Records that describe objects:
## Begin

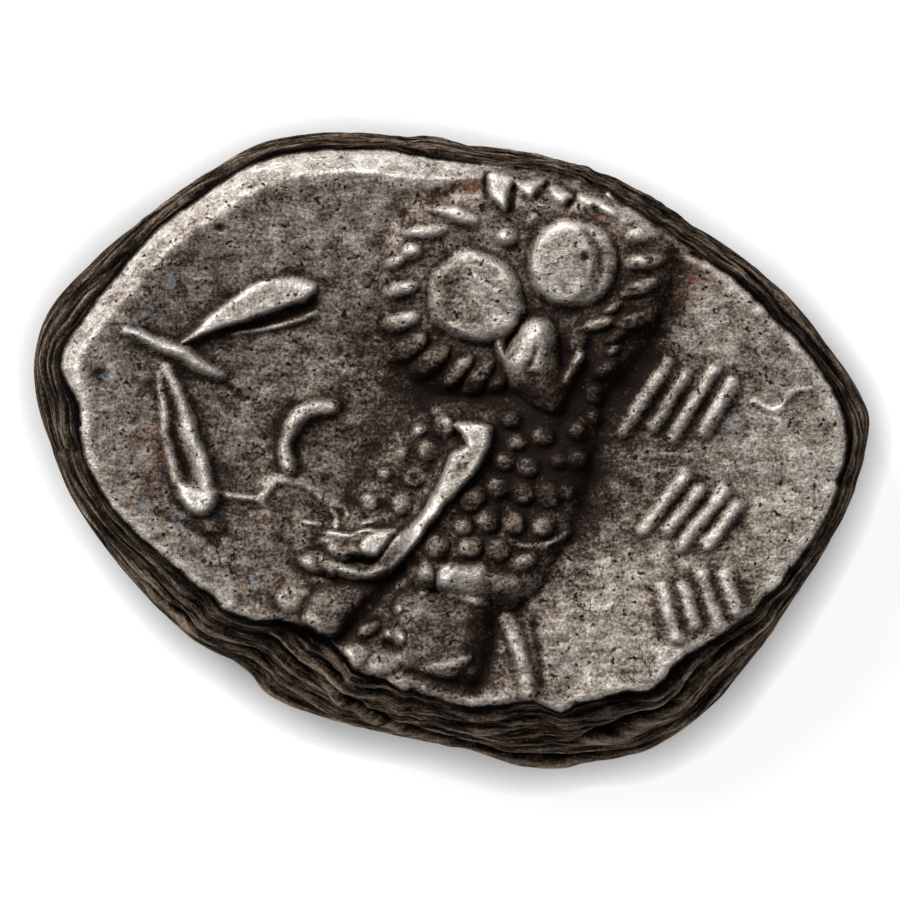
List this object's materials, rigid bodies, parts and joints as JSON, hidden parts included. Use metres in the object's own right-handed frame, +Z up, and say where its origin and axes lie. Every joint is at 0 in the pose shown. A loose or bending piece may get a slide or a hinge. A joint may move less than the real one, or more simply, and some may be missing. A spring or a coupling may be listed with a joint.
{
  "type": "tetradrachm coin",
  "caption": "Thick oblong hand-struck silver coin lying flat, with a high-relief owl and olive sprig on its upper face and a worn helmeted head beneath.",
  "frame": {"origin": "on the surface the coin lies on, under the middle of its plan", "axes": "+Z up through the owl's side, +X along the coin's length to the owl's wingless side, +Y towards the owl's head"},
  "size_m": [0.0244, 0.0186, 0.0068],
  "materials": {
    "toned_silver": "toned silver: satin on the worn high points, dull and dark in the recesses and on the edge"
  },
  "bodies": {
    "root": {"coin": "toned_silver"}
  },
  "joints": []
}
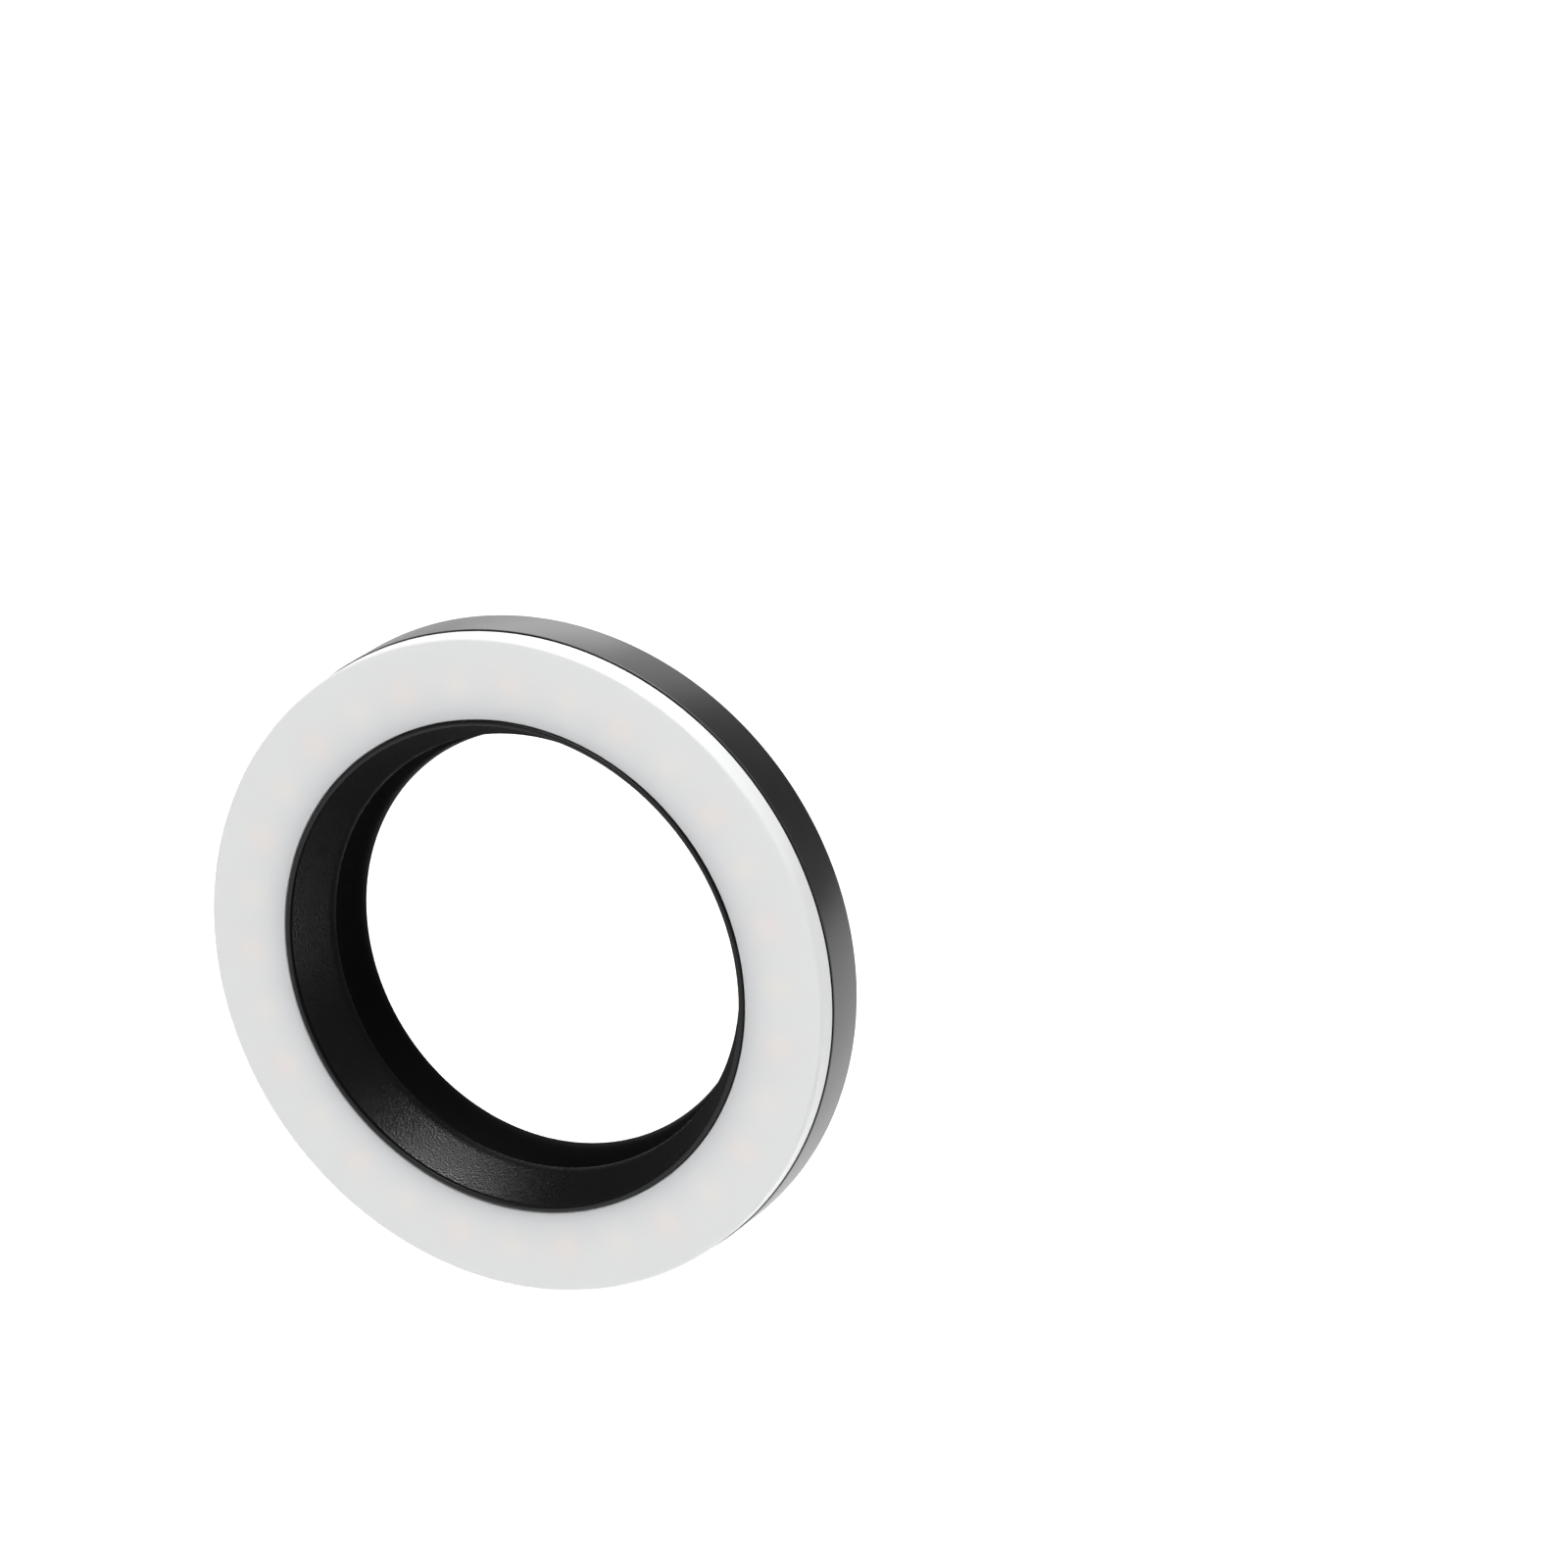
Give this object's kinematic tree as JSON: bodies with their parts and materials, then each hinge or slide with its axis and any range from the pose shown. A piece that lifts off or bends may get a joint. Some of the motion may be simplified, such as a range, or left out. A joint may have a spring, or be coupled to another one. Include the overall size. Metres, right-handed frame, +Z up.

## End

• **TASK OBJECTIVE**
Please reproduce the entire listing, exactly as shown.

• **TASK RESULT**
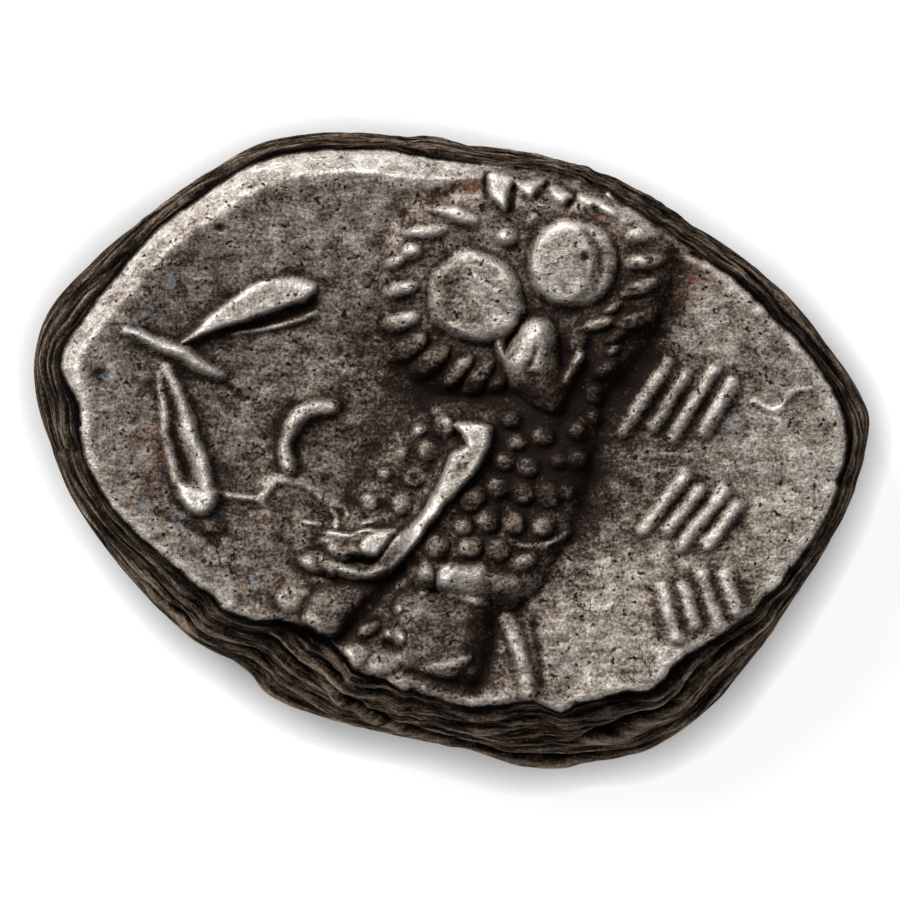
List this object's materials, rigid bodies, parts and joints as JSON, hidden parts included. Use metres in the object's own right-handed frame, +Z up, and say where its origin and axes lie. Every joint is at 0 in the pose shown. A loose or bending piece may get a slide or a hinge. A joint may move less than the real one, or more simply, and some may be missing. A spring or a coupling may be listed with a joint.
{
  "type": "tetradrachm coin",
  "caption": "Thick oblong hand-struck silver coin lying flat, with a high-relief owl and olive sprig on its upper face and a worn helmeted head beneath.",
  "frame": {"origin": "on the surface the coin lies on, under the middle of its plan", "axes": "+Z up through the owl's side, +X along the coin's length to the owl's wingless side, +Y towards the owl's head"},
  "size_m": [0.0244, 0.0186, 0.0068],
  "materials": {
    "toned_silver": "toned silver: satin on the worn high points, dull and dark in the recesses and on the edge"
  },
  "bodies": {
    "root": {"coin": "toned_silver"}
  },
  "joints": []
}
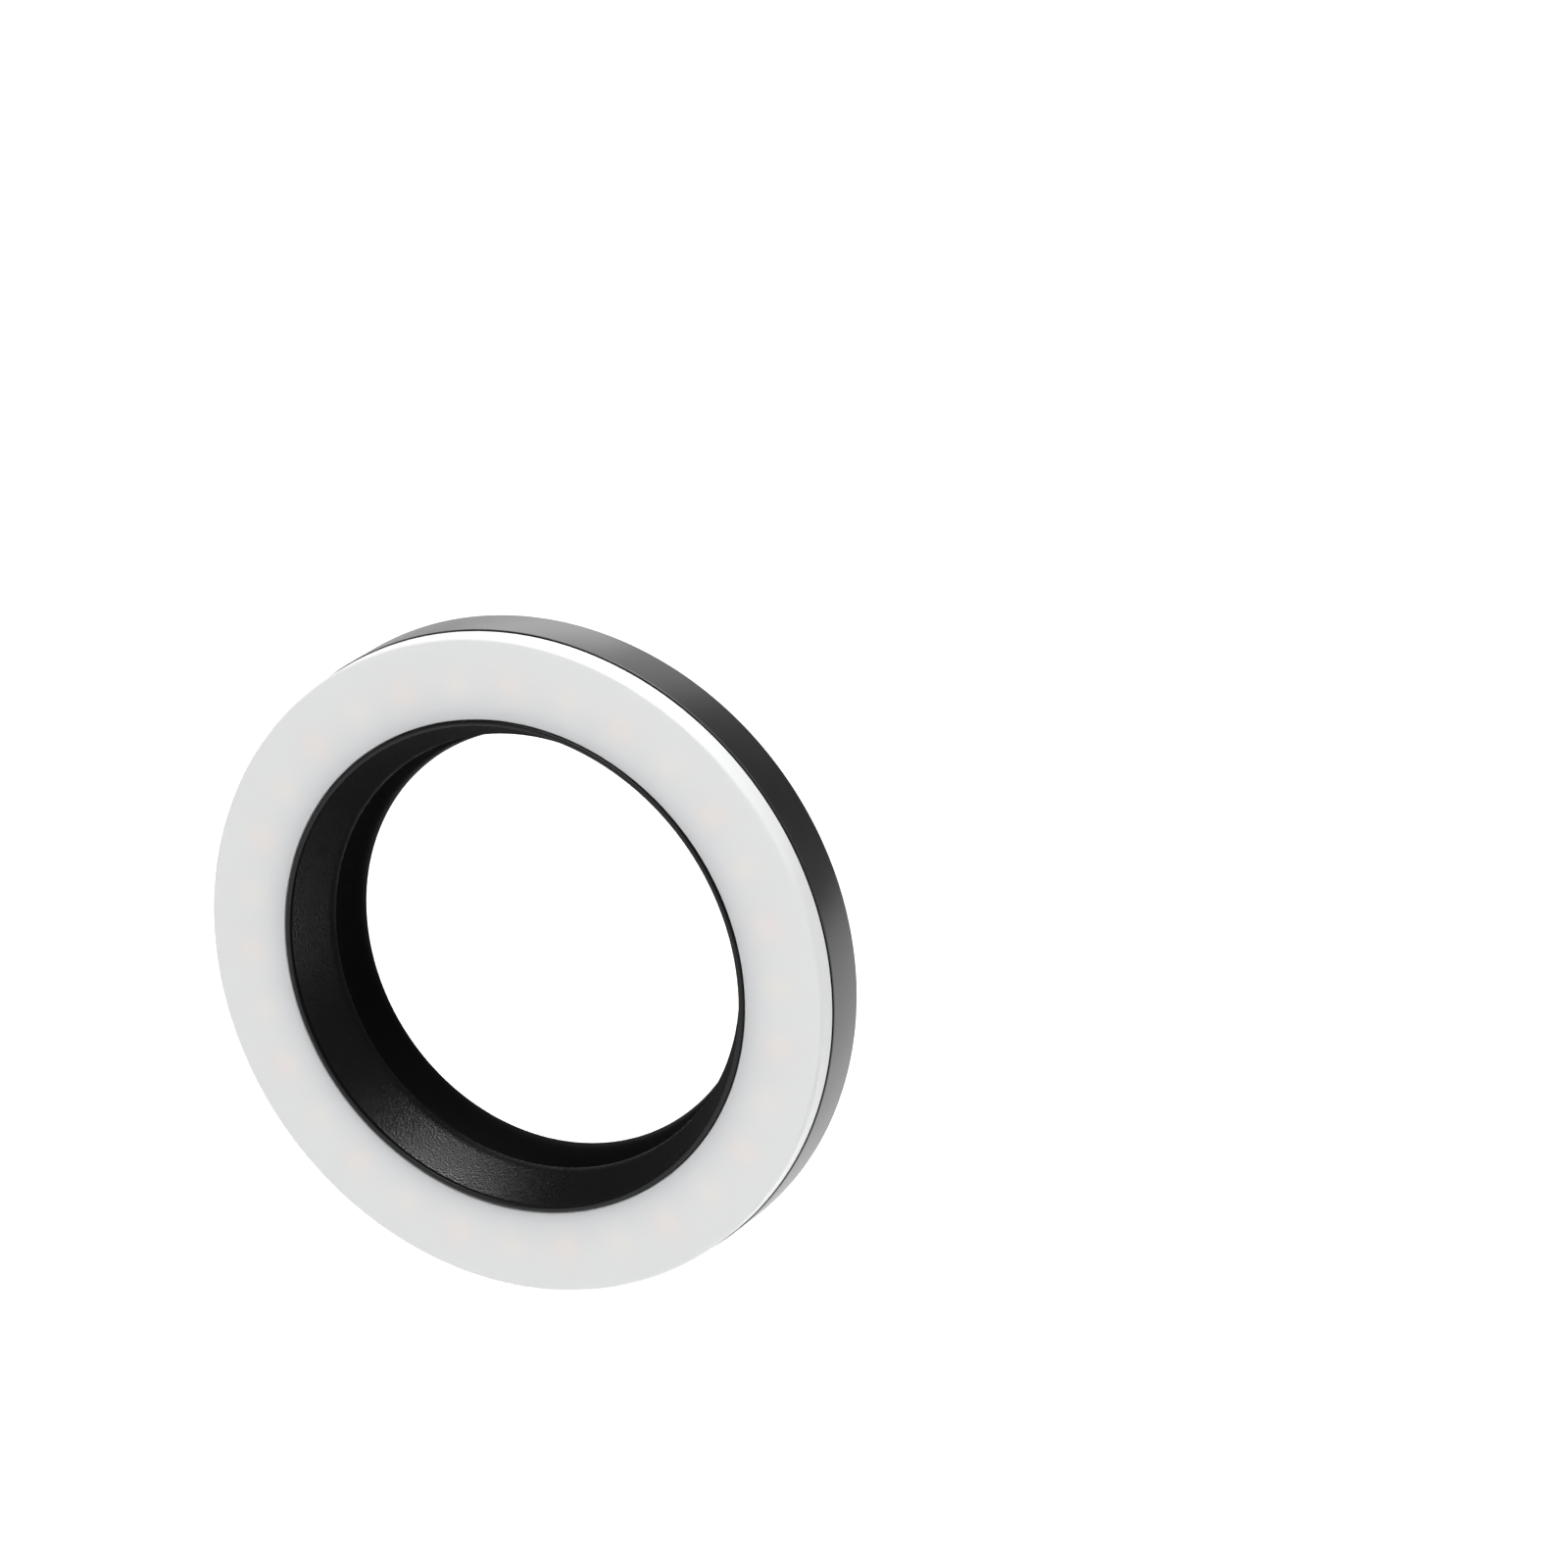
Give this object's kinematic tree as JSON: bodies with their parts and materials, then each hinge or slide with its axis and any range from the pose shown. A piece that lifts off or bends may get a joint. Some of the motion may be simplified, such as a range, or left out. A joint may have a spring, or be coupled to another one. Include the overall size. Metres, right-handed frame, +Z up.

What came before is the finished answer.